Today was a rather low key, lay back sort of day, and considering the ups and downs of yesterday, that felt just fine. We made the short passage from Roche Harbor to the Reid Harbor anchorage on Stuart Island in around an hour. I anchored the boat inside all the floating docks and mooring balls, in around 8 feet of water. We had a snug spot, well clear of the other boats. We packed a lunch and went ashore at the State Park dock. We ate our lunch at a campsite table on the Prevost Harbor side of the island, and then set out on a hike over to the school house and treasure chest. Stuart Island is known for its one room school house, which is still in operation. This past school year saw only 2 students in attendance, but it was still operating. The Treasure Chest is something of an institution among cruisers. A local couple have produced printed tee shirts, vests, hats, sweatshirts and note cards, all featuring scenes and designs specific to Stuart Island. The unique thing about this souvenier shopping opportunity is that no payment immediately takes place. You select the item you wish to purchase, and you simply take it with you. Inside the plastic bag which holds the item is an addressed envelope, with the price of the item. When you get home, you mail the Treasure Chest operators a check. It’s all based on the honor system, and it’s apparently been working well for many years. It’s reassuring to know that such a system still has a place in our world today.

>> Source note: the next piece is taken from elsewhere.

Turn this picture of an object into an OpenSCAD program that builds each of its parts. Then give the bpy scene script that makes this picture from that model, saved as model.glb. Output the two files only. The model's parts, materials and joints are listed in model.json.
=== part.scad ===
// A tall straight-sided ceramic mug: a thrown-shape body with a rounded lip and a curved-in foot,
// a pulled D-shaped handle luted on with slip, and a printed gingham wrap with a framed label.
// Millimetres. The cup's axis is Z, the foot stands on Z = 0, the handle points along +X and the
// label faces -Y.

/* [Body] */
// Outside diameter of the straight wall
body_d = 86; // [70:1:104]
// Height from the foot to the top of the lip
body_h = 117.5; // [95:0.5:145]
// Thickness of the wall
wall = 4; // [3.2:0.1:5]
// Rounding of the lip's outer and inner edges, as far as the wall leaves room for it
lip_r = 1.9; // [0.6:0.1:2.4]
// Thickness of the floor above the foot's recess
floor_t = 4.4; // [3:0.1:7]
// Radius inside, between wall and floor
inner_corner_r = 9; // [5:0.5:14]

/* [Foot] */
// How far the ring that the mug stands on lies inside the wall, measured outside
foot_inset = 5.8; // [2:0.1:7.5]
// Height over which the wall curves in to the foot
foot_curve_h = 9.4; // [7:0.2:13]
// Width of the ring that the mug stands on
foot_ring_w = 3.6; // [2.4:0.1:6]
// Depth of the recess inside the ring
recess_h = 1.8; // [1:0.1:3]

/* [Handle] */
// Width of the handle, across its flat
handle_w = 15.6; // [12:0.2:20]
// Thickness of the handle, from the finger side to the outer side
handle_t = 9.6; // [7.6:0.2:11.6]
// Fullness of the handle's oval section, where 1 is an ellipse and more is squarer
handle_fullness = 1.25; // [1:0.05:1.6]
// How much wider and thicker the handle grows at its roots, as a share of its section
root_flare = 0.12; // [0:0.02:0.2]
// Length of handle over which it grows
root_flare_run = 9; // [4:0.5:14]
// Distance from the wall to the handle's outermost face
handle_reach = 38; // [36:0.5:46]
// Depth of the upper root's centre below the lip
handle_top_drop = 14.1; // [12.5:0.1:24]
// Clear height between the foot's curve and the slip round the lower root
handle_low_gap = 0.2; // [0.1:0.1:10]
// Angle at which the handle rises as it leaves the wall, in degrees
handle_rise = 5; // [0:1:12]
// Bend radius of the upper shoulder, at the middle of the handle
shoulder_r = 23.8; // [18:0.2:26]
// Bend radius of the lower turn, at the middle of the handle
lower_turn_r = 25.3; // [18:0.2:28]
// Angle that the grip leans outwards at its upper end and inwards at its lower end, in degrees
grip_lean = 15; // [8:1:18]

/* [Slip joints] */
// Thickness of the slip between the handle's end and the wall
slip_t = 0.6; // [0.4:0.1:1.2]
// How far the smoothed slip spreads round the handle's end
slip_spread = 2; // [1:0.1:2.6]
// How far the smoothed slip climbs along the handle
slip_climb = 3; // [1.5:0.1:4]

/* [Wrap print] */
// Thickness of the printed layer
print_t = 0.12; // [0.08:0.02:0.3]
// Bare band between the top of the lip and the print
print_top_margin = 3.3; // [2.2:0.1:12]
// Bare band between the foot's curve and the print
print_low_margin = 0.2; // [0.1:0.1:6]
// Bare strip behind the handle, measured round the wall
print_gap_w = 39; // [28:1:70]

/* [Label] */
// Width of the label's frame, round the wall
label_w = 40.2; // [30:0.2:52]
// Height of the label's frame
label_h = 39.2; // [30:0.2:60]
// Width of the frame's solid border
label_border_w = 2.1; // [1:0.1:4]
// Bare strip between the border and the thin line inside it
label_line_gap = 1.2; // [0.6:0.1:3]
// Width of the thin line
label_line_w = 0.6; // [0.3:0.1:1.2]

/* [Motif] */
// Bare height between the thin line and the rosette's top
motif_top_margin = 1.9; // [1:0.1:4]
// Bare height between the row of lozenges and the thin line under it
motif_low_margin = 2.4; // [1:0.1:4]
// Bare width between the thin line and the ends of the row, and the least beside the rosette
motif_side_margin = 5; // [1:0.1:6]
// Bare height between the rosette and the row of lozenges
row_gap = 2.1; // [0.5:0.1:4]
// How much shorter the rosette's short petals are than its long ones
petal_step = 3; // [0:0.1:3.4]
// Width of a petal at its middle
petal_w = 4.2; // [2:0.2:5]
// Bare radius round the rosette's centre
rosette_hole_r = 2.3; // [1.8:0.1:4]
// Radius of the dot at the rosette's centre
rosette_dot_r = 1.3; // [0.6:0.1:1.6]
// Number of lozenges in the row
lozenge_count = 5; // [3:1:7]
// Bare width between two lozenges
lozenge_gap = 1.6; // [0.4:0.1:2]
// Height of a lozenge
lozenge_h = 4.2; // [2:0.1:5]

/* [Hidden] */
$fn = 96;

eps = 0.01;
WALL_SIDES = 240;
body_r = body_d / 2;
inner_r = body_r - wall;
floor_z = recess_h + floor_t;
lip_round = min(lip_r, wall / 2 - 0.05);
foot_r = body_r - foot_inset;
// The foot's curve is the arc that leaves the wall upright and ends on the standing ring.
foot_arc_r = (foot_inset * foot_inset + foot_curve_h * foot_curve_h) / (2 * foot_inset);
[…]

We reached the school house and treasure chest after walking up a long grade on the island’s gravel surfaced county road. I was wearing the shirt I’d bought, just in honor of our visit. I particularly like the design, which features a small group of orcas swimming past the Turn Point Lighthouse in front, and a map of Stuart Island in the back. We were delighted to see that this design is still available, and Cameron quickly came to the decision that he wanted one just like mine. There was one left in his size, so he grabbed it and immediately put it on. Sandy took a picture of us both in our matching shirts. This shirt has particular meaning for him, since he saw orcas yesterday less than a mile from the Turn Point Lighthouse. He can show his friends the location using the map on the back of the shirt.
Shortly after we got back to the boat it started to sprinkle, so I put up the surround. Sandy has been encouraging me during the whole trip to teach Cameron how to play cribbage, and this seemed the perfect time to try. I got the cards and folding cribbage board out, and began briefing him on the basics of the game. We started out by playing a practise game, with all cards dealt upright, so he could see how to play the hands. He quickly caught on, and I was pleased to see that he enjoyed the game. I let him play his own hands during the second game, reviewing how he played each hand following the play.
For dinner Sandy fixed one of Cameron’s favorite dishes, macaroni and cheese with sausage. He quickly cleaned his plate. Afterwards, we tackled the project of making arrows for the bow he had whittled. I got my epoxy glue out, and Cameron fetched the plastic bag of crow feathers which he’d collected and saved during one of our hikes. We took a scissors and trimmed up several feathers for arrow fletching. I cut three grooves toward the back of each arrow, and epoxied the trimmed feathers to the shafts. The glue quickly set, and we soon had three arrows ready for testing. We’ll find a chance to see how they work in the next couple of days. The sun made a brief appearance at the head of our inlet, brightly illuminating the boats in the anchorage, before setting behind a low bank of clouds. Thus ended our day on Stuart Island.